Leyla Bedir Khan's birthdate is disputed, but it was likely 31 July 1903 as she was born in Constantinople. Leyla herself said, she was born in 1908, but her father was in prison in Libya between 1906 and 1910. She was born into a noble household to Abdürrezzak Bedir Khan, a descendant of Bedir Khan Beg and Henriette Ornik, a dentist of Austrian-Jewish origin. Her first years she passed in the Ottoman Empire, but her family soon settled in Kingdom of Egypt, where she grew up with the diplomatic society in Cairo and Alexandria. After her father's death, she and her mother went to live in Vienna, where Leyla took her first dancing lessons. To complete her secondary education, she attended a school in Montreux, Switzerland.

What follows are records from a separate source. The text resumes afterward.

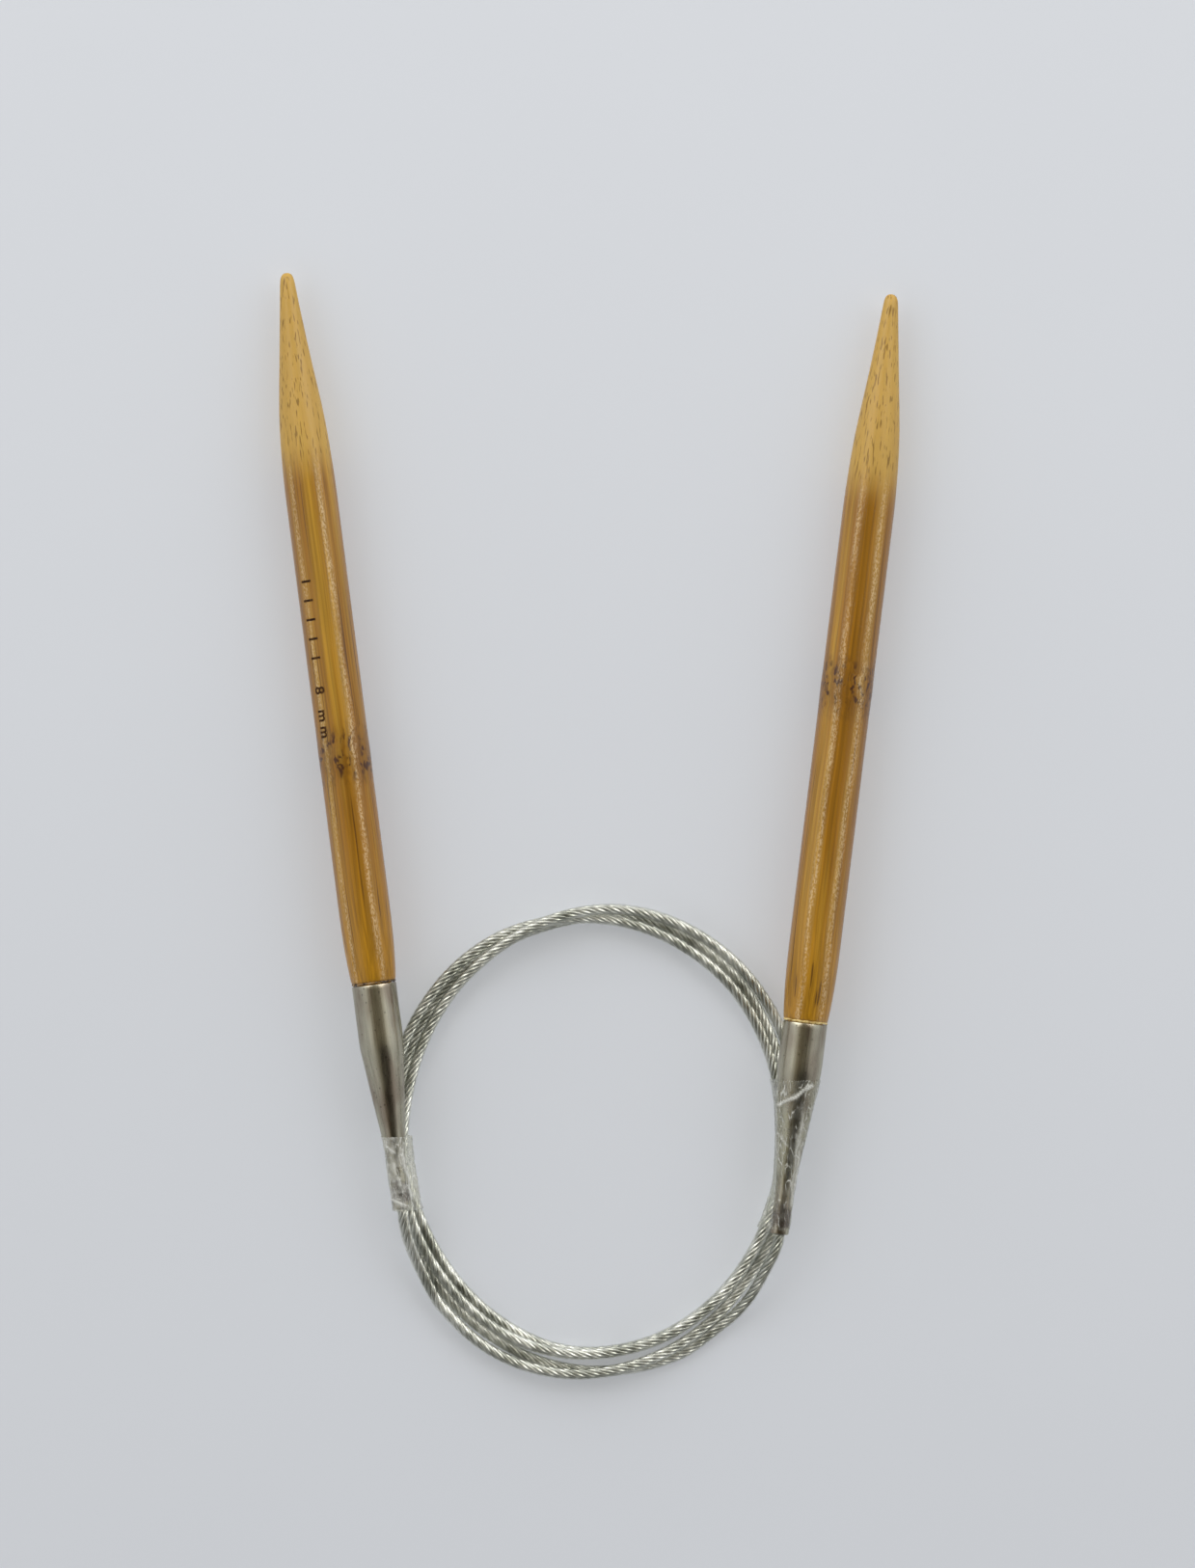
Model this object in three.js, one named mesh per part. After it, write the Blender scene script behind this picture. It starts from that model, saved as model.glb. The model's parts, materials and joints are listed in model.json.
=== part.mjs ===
// A circular knitting needle: two 8 mm bamboo needles with steel ferrules on the ends of one
// coated wire cable, stored with the cable wound into an oval coil and both ferrules taped to it.
// Millimetres, +Z up. The coil lies on z = 0, +Y points from the coil to the needle tips, and the
// origin is under the middle of the box around the two needles.
import * as THREE from 'three';
import { mergeVertices } from 'three/addons/utils/BufferGeometryUtils.js';

// ---- driving dimensions ----
const SHAFT_RADIUS = 4;
const TIP_RADIUS = 1.05;
const TIP_TAPER = 33;               // from the tip to where the shaft is at its full diameter
const TIP_SET = 0.54;               // how far the tip is worn over towards the other needle
const WAIST_RADIUS = 3.45;          // bamboo and steel where they meet
const SPIGOT_RADIUS = 2.75;
const SPIGOT_LENGTH = 8;
const NECK_RADIUS = 1.45;
const NECK_LENGTH = 8.4;
const CONE_LENGTH = 17;
const NECK_BORE = 1.15;
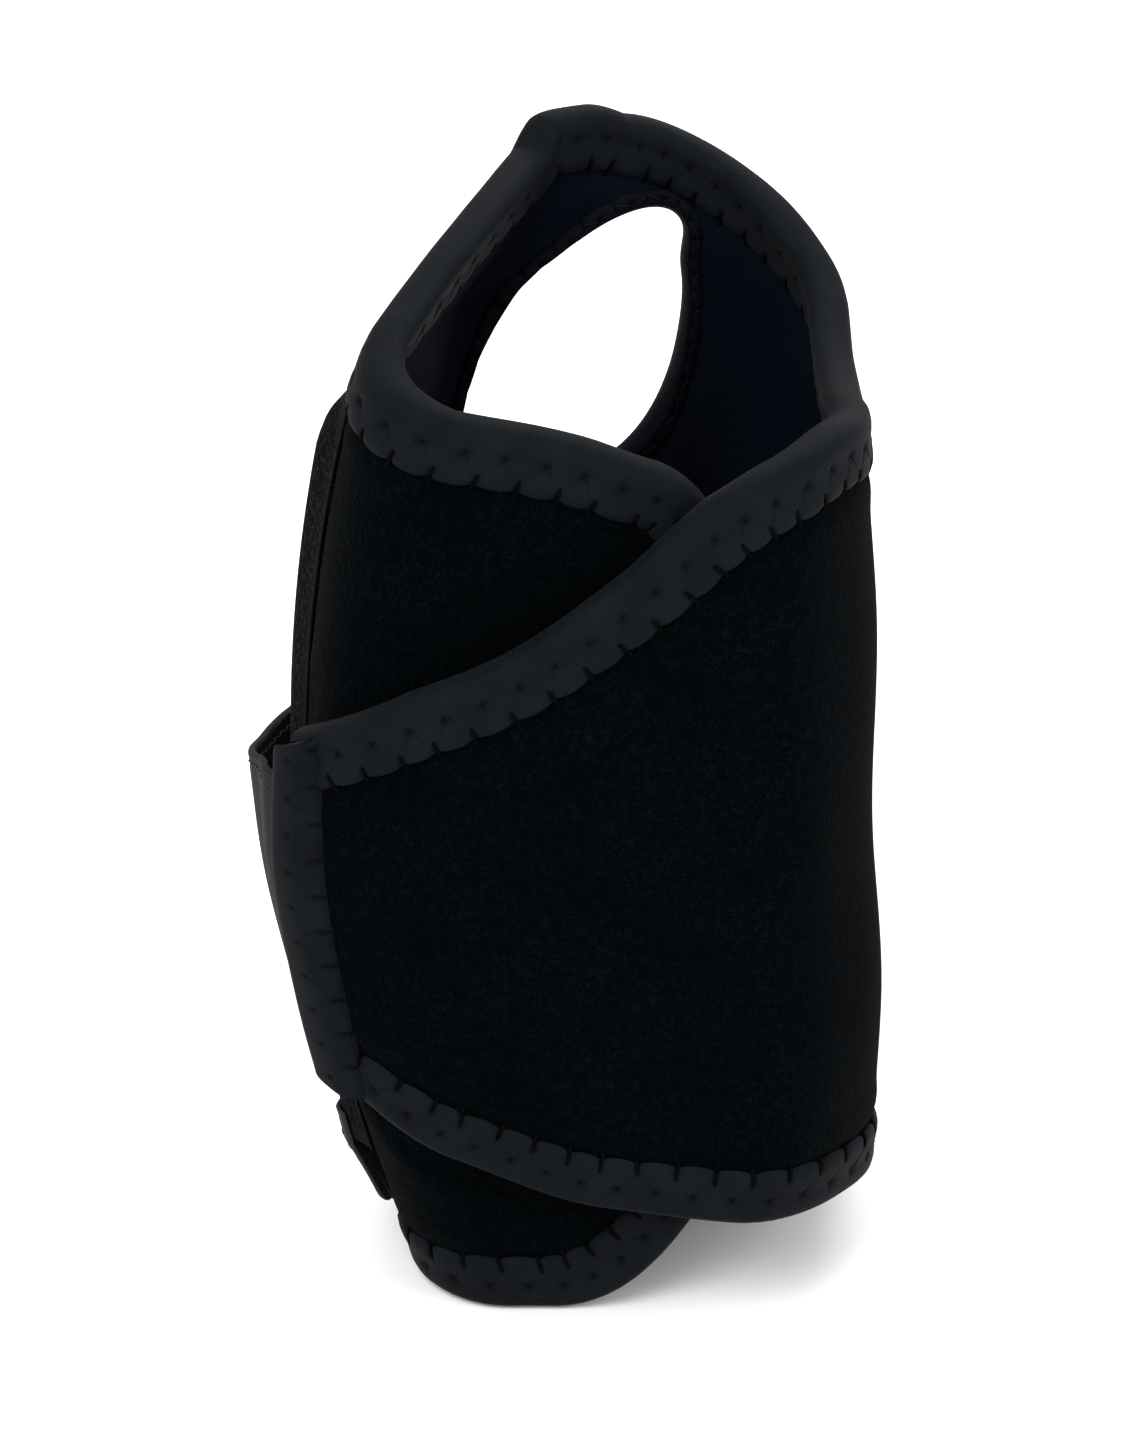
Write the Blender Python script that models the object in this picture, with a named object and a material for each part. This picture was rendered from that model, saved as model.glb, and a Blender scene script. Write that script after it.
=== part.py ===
"""Wrist support brace: a wrap of bound neoprene with a thumb hole, palm stay and strap.

All shapes hang on one guide surface.  Its plan section at a height z is a rounded
quadrilateral with a south, palm, north and east side.  A station q walks round it:
0-1 south side, 1-2 corner, 2-3 palm side, 3-4 corner, 4-5 north side, 5-6 corner,
6-7 east side, 7-8 corner, 8-9 south side again (the outer flap), and so on.
A third value d is the distance outside the guide surface.  Lengths are in mm.
"""

import math

import bpy
from mathutils import Vector

MM = 0.001
SHIFT_X = 6.83
SHIFT_Y = 0.01

# Plan section: distance of each side from the axis, by height.
SOUTH = ((0, 32.0), (60, 33.5), (150, 33.5), (184, 33.0))
NORTH = ((0, 34.0), (60, 35.5), (120, 35.0), (184, 32.9))
EAST = ((0, 41.0), (47, 41.0), (80, 39.8), (110, 38.9), (147, 35.8), (163, 33.9), (184, 32.6))
NORTH_TURN = ((0, 8.0), (60, 10.0), (120, 18.0), (184, 25.4))
PALM_TURN = ((0, 16.0), (150, 16.0), (168, 22.0), (184, 22.0))
PALM_INSET = ((0, 0.0), (148, 0.0), (152, 0.1), (160, -2.0), (168, -2.7), (184, 0.0))
CORNER_SOUTH_PALM = 15.0
CORNER_PALM_NORTH = ((0, 15.0), (135, 14.0), (165, 10.0), (184, 9.0))
CORNER_NORTH_EAST = 23.0
CORNER_EAST_SOUTH = 22.0

# The palm side is bent along its height to a circular arc, so the stay slides in it.
PALM_ARC_RADIUS = 260.0
PALM_ARC_HEIGHT = 88.0
PALM_ARC_REACH = 41.2

# Edges of the wrap: height of the sheet's edge along the stations.
SLEEVE_TOP = ((0.0, 142.0), (0.25, 145.0), (0.5, 148.4), (1.0, 152.3), (1.6, 157.0), (2.0, 161.0),
              (2.5, 169.0), (3.0, 174.8), (3.6, 179.0), (4.4, 179.4), (5.0, 177.2), (5.5, 166.0),
              (6.0, 151.5), (6.5, 146.5), (6.8, 146.0))
SLEEVE_BOTTOM = ((0.0, 1.1), (5.0, 1.1), (5.6, 4.0), (6.0, 8.0), (6.5, 13.0), (6.8, 15.5))
FLAP_TOP = ((6.8, 146.0), (7.1, 146.6), (7.45, 149.0), (7.8, 146.5), (8.0, 142.5), (8.35, 129.0),
            (8.7, 117.0), (9.0, 110.0), (9.3, 104.5), (9.6, 99.5))
FLAP_BOTTOM = ((6.8, 15.5), (7.2, 18.2), (7.6, 20.5), (8.0, 21.6), (8.5, 24.5), (9.0, 31.0),
               (9.3, 36.0), (9.6, 40.0))
FLAP_OFFSET = ((6.8, 0.0), (7.4, 3.0), (8.0, 7.2), (8.7, 7.2), (9.2, 6.0), (9.6, 5.8))
SPLIT = 6.8
SPLIT_GAP = 0.014
FLAP_END = 9.5
TAIL_LENGTH = 52.0
TAIL_STATION = 0.45
TAIL_TOP_CORNER = 12.0
TAIL_BOTTOM_CORNER = 42.0

# Sheet build-up.
GAP = 0.3
FOAM = 3.0
LINING = 0.8
SHEET = FOAM + GAP + LINING
TAPE = 0.8
SLEEVE_ROWS = 10
CLOSE_ROW = 6.0
TAPE_WIDTH = 8.0
TAPE_GAP = 0.6

# Thumb hole.
HOLE_STATION = 4.25
HOLE_SHIFT = 10.1
HOLE_HEIGHT = 140.0
HOLE_HALF_WIDTH = 18.2
HOLE_HALF_HEIGHT = 23.6
HOLE_LEAN = 0.24
HOLE_TAPER = 0.12
HOLE_TAPE_WIDTH = 3.5
HOLE_GAP = 0.85
HOLE_POINTS = 38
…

She started a dancing career afterwards and by 1924 she starred at the Concert Hall in Vienna. Leyla left for France to pursue her career. While staying in Paris, she studied dances of the Indian and Persian cultures as well as of the Zoroastrian rites for a year. She performed at opera houses in Europe and the United States. She was the first Kurdish ballet dancer to appear at the opera house La Scala in Milan in 1932 and performed in the New York Worlds Fair of 1939. Regarding her choreography for oriental dance performances, it was reported that she said she didn't actually learn the dances she performed; she improvised, using mostly her arms and body rather than her legs. She was able to include dances from the different cultures through which she went through in life, such as Egyptian and Assyrian dances, into her repertoire. During her career, she was often announced as a Kurdish princess or a Kurdish star., after World War II, she decided to end her career as a performing dancer and opened a dancing school in Paris. The French painter Jean Target depicted her dancing and the Mesopotamia Dance Company staged the piece Leyla in her memory in 2015.

== Personal life ==
Leyla Bedir Khan and Henri Touache married in 1930. The couple became parents to a daughter, named Nevin. Leyla died in Paris in 1986 and was buried in the cemetery of Saint-Cloud.